Objective. Nothing should be output except the lines from the one containing "# ---- One file" through the one containing "for node in", both ends included, each repeated exactly.

=====

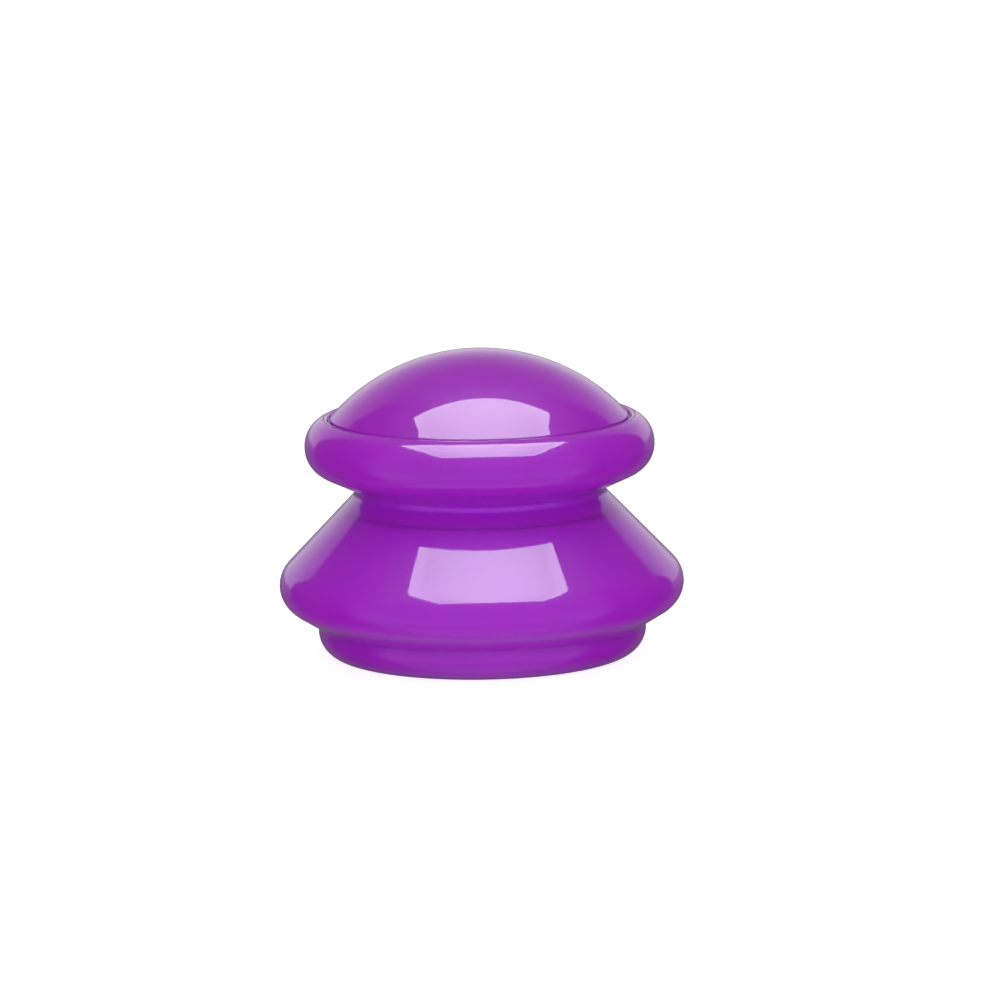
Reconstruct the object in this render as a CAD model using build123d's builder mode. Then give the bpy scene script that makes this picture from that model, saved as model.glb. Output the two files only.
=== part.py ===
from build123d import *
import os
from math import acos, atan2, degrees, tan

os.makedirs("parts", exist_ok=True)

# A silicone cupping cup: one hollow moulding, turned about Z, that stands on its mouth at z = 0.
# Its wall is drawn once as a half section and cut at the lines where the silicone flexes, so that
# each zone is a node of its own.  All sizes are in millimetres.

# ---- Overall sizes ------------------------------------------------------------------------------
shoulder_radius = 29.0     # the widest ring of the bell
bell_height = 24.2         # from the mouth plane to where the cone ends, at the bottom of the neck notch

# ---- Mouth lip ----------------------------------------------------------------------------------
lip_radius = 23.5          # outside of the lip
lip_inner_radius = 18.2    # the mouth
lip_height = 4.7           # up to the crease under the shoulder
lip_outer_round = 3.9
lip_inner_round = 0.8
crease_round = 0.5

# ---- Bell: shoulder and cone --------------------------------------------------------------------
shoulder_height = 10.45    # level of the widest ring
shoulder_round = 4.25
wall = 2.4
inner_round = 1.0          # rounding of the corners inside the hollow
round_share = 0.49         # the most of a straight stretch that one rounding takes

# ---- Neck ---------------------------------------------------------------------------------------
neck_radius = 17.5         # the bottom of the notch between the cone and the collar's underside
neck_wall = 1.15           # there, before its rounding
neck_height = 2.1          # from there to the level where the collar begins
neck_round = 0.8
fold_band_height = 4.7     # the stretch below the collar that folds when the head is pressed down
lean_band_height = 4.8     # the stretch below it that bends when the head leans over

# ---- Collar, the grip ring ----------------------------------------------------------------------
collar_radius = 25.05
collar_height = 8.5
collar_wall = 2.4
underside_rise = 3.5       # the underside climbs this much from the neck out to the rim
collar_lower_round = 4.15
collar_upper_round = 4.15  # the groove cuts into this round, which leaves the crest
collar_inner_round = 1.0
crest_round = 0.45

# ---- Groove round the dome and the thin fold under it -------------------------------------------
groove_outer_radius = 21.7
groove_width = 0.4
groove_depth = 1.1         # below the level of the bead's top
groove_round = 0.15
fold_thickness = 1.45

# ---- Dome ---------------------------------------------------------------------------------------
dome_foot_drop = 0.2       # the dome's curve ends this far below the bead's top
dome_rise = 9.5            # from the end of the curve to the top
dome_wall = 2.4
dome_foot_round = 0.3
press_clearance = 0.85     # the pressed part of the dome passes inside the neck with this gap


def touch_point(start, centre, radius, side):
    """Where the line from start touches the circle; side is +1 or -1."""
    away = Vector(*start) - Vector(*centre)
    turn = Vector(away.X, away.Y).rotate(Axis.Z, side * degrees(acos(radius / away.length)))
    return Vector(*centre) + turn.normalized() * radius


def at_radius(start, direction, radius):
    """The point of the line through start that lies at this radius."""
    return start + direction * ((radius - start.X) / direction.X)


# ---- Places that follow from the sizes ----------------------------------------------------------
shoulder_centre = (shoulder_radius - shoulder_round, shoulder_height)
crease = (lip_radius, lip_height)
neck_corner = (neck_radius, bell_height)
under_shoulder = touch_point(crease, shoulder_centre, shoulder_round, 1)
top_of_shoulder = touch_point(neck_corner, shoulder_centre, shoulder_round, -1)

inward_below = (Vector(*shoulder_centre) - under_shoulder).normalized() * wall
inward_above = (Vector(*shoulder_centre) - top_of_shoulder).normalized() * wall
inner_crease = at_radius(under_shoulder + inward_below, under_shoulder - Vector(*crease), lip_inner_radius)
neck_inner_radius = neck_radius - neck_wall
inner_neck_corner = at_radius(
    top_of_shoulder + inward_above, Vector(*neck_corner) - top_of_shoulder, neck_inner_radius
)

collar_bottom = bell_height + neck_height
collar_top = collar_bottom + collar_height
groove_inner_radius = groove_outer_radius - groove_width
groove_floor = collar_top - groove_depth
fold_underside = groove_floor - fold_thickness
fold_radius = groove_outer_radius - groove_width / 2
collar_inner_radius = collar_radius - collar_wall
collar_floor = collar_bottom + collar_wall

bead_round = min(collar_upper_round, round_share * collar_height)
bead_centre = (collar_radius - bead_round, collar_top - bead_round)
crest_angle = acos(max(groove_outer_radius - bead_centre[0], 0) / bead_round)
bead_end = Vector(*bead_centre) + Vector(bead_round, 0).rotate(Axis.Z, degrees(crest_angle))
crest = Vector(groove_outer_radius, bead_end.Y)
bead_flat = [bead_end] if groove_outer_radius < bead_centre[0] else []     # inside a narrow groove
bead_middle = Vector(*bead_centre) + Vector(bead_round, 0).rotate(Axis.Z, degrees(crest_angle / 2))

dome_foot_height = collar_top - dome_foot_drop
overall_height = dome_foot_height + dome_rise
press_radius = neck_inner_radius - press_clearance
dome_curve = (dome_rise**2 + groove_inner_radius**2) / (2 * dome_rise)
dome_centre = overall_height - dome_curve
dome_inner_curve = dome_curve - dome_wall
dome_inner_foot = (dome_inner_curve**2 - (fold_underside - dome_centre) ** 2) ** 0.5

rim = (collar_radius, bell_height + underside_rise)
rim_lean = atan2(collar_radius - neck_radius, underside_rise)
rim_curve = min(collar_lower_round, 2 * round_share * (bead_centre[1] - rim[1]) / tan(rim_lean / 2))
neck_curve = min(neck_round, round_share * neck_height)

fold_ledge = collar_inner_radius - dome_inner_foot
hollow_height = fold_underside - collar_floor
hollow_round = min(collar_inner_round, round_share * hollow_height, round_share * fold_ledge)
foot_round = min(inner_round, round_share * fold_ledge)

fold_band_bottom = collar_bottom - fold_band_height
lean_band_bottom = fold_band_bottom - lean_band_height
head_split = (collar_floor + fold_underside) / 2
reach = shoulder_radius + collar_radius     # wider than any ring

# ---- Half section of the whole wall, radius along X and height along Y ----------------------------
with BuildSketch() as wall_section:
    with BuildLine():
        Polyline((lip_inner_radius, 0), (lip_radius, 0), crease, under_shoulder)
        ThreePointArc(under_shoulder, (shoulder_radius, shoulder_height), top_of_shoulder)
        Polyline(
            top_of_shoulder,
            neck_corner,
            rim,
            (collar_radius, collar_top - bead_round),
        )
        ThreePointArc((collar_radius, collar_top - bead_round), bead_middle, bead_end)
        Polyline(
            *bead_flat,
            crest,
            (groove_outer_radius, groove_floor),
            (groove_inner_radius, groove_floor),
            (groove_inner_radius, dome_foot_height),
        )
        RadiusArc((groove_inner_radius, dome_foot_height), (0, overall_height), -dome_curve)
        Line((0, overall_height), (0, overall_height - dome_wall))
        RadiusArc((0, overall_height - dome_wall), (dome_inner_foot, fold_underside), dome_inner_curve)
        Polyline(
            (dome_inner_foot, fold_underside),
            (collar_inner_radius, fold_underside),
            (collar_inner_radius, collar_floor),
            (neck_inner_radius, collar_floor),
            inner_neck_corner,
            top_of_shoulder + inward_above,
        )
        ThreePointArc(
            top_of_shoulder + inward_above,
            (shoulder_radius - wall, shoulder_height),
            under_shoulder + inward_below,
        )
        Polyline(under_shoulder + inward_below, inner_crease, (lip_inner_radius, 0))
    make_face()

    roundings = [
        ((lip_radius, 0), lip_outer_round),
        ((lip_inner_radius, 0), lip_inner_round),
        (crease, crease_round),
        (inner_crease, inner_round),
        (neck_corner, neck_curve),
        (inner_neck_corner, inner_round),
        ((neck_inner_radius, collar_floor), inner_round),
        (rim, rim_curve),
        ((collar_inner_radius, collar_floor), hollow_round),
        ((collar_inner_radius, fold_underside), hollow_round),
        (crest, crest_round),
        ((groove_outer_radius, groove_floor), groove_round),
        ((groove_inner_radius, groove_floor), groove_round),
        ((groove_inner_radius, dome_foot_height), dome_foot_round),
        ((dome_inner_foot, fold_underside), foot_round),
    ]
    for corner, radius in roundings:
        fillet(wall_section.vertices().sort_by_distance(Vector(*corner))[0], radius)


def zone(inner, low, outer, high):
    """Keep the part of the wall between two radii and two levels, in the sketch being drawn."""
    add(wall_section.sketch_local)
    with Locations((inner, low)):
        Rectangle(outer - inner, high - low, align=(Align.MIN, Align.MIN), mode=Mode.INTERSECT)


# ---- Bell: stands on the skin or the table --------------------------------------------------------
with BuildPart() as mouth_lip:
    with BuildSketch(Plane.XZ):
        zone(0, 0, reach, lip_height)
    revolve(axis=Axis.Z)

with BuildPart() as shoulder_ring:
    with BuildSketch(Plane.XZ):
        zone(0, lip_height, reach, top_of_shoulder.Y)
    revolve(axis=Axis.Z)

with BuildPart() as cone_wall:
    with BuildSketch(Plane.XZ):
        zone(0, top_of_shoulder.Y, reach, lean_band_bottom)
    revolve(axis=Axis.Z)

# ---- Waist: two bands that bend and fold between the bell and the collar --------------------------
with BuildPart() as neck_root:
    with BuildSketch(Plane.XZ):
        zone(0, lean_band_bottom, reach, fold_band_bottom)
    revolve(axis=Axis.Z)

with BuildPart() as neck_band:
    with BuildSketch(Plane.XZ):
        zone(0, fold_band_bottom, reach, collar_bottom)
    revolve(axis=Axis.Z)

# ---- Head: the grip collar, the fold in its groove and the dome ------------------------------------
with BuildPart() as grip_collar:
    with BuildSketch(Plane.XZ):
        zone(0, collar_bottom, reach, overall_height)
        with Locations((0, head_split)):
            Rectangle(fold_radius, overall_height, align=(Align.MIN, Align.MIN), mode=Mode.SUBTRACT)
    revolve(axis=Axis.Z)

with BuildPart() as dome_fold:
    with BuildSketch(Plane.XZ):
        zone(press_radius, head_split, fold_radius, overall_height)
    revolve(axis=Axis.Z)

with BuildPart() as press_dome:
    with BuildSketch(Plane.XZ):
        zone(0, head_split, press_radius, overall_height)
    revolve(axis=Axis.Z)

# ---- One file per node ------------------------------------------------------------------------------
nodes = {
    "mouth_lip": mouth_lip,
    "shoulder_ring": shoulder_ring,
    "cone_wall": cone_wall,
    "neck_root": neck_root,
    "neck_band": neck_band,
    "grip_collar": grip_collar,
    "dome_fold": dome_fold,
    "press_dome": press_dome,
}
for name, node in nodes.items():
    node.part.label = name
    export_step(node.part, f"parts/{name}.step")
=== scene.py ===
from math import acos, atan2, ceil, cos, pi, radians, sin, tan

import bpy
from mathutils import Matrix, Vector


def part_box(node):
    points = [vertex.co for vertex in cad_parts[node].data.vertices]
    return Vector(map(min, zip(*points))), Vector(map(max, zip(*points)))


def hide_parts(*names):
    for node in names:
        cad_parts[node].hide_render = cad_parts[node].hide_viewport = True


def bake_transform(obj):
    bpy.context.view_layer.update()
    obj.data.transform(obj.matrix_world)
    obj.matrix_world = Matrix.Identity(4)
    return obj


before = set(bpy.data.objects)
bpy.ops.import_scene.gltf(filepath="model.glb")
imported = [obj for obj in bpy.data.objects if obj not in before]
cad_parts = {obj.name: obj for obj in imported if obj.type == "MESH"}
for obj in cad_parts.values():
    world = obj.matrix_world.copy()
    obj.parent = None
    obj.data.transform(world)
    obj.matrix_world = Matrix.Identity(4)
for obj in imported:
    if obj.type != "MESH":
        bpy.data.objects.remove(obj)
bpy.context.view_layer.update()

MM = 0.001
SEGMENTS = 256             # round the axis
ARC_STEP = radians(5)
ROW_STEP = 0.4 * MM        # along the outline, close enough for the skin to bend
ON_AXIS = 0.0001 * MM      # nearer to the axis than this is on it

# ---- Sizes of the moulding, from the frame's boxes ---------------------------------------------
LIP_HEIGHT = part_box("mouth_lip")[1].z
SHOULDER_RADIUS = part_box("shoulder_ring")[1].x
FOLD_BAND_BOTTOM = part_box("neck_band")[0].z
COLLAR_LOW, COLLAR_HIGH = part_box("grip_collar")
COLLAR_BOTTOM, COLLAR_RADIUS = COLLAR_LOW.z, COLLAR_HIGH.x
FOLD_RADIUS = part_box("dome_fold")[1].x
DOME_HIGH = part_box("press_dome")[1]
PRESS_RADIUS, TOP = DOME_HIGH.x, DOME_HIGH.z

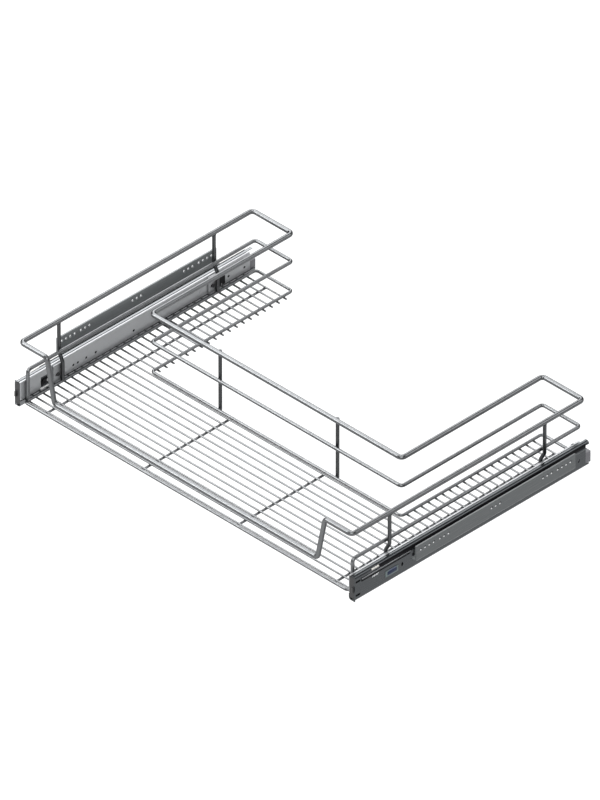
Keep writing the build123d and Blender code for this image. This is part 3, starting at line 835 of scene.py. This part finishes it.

=====

Written response.
# ---- One file per node ------------------------------------------------------------------------------
nodes = {
    "mouth_lip": mouth_lip,
    "shoulder_ring": shoulder_ring,
    "cone_wall": cone_wall,
    "neck_root": neck_root,
    "neck_band": neck_band,
    "grip_collar": grip_collar,
    "dome_fold": dome_fold,
    "press_dome": press_dome,
}
for name, node in nodes.items():
    node.part.label = name
    export_step(node.part, f"parts/{name}.step")
=== scene.py ===
from math import acos, atan2, ceil, cos, pi, radians, sin, tan

import bpy
from mathutils import Matrix, Vector


def part_box(node):
    points = [vertex.co for vertex in cad_parts[node].data.vertices]
    return Vector(map(min, zip(*points))), Vector(map(max, zip(*points)))


def hide_parts(*names):
    for node in names:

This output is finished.